<<<<
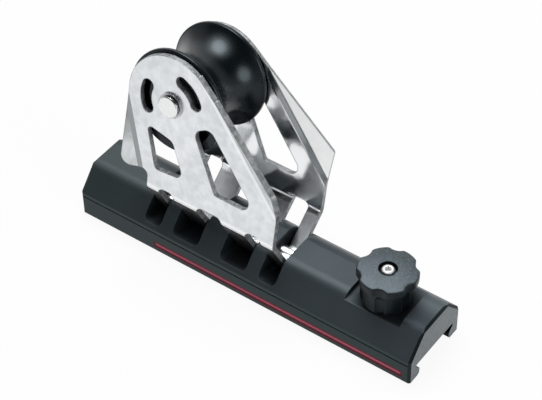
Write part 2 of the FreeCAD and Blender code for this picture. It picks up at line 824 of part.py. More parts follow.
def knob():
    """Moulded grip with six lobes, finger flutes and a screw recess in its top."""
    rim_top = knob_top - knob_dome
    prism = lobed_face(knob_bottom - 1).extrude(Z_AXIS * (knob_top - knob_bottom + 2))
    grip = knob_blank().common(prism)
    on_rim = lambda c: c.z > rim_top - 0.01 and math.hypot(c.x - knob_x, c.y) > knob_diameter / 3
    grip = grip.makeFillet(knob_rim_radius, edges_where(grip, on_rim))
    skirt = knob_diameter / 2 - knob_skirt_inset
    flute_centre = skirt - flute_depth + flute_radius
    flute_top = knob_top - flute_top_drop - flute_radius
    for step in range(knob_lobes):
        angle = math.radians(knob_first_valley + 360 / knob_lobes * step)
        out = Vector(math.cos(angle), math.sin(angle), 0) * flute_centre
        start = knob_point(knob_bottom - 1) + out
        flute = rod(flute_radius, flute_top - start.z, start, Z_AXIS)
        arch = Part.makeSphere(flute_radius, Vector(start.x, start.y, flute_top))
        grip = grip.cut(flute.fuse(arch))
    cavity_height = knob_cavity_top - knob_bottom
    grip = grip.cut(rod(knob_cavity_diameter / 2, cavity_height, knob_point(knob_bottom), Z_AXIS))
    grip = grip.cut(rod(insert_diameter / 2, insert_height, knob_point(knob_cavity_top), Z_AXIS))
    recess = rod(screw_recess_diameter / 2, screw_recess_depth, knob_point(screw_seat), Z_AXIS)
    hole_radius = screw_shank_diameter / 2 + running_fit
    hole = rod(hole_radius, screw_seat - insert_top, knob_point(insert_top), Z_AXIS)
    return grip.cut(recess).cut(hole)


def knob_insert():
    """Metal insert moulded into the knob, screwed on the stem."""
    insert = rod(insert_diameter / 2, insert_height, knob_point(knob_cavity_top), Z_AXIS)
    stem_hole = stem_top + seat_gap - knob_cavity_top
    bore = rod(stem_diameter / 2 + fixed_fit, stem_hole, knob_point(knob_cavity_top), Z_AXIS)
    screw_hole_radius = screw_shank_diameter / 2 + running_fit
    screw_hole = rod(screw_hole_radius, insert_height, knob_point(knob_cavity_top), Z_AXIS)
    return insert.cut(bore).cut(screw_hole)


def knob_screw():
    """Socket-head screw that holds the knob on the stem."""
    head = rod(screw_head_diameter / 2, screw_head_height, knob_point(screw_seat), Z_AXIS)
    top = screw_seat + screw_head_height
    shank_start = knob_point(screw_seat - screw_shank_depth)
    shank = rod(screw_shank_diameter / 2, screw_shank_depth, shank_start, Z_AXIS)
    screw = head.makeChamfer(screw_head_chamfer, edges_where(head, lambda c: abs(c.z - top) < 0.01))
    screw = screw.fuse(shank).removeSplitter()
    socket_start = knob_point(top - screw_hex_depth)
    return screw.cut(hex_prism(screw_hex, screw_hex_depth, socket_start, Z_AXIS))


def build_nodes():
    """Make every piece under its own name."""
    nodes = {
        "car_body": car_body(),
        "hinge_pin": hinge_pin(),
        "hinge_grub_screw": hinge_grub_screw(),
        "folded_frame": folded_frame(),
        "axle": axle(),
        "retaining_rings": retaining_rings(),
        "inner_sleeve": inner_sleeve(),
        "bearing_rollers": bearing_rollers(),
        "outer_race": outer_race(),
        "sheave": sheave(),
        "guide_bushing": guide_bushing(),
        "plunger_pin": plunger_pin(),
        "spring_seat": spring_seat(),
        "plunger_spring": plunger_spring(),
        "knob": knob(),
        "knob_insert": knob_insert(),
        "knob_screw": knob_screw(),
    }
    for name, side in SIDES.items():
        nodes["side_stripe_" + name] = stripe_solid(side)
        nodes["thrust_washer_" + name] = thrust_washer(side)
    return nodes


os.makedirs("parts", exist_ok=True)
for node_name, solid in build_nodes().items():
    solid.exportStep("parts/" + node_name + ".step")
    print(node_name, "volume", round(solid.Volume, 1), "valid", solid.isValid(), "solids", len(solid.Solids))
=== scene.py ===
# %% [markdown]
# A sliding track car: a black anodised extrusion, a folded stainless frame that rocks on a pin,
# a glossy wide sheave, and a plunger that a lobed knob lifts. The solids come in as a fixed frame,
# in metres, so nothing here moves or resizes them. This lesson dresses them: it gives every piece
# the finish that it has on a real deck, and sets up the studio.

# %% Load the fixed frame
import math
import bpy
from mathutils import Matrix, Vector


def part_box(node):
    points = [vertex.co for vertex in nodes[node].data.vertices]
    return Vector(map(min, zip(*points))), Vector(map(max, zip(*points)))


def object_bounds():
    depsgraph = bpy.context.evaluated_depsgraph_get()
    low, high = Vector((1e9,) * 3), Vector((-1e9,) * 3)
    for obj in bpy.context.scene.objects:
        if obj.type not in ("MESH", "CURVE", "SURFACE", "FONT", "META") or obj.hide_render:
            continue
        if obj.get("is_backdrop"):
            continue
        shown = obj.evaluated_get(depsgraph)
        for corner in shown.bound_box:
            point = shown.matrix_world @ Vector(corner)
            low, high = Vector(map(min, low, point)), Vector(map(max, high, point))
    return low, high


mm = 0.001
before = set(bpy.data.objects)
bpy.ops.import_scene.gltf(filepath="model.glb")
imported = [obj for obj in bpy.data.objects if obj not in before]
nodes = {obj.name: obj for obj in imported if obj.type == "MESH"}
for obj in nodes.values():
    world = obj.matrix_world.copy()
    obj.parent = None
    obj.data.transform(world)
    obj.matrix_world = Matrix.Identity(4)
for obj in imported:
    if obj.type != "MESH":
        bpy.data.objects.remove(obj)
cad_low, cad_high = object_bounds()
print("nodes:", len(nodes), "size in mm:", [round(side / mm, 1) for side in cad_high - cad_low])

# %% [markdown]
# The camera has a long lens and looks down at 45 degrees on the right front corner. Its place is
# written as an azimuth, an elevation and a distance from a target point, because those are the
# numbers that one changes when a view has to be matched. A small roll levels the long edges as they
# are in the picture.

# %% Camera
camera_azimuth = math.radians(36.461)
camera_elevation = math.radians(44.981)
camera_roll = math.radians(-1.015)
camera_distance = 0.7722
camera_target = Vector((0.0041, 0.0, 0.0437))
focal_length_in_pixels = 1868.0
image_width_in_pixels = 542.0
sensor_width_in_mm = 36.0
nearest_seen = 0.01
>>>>
§ Stated problem
The lines to transcribe begin at the line with "name] = thrust_washer(side)" and end at the line with "depsgraph = bpy.context.evaluated_depsgraph_get()"; copy them exactly, both ends included.

§ Solution to this task
        nodes["thrust_washer_" + name] = thrust_washer(side)
    return nodes


os.makedirs("parts", exist_ok=True)
for node_name, solid in build_nodes().items():
    solid.exportStep("parts/" + node_name + ".step")
    print(node_name, "volume", round(solid.Volume, 1), "valid", solid.isValid(), "solids", len(solid.Solids))
=== scene.py ===
# %% [markdown]
# A sliding track car: a black anodised extrusion, a folded stainless frame that rocks on a pin,
# a glossy wide sheave, and a plunger that a lobed knob lifts. The solids come in as a fixed frame,
# in metres, so nothing here moves or resizes them. This lesson dresses them: it gives every piece
# the finish that it has on a real deck, and sets up the studio.

# %% Load the fixed frame
import math
import bpy
from mathutils import Matrix, Vector


def part_box(node):
    points = [vertex.co for vertex in nodes[node].data.vertices]
    return Vector(map(min, zip(*points))), Vector(map(max, zip(*points)))


def object_bounds():
    depsgraph = bpy.context.evaluated_depsgraph_get()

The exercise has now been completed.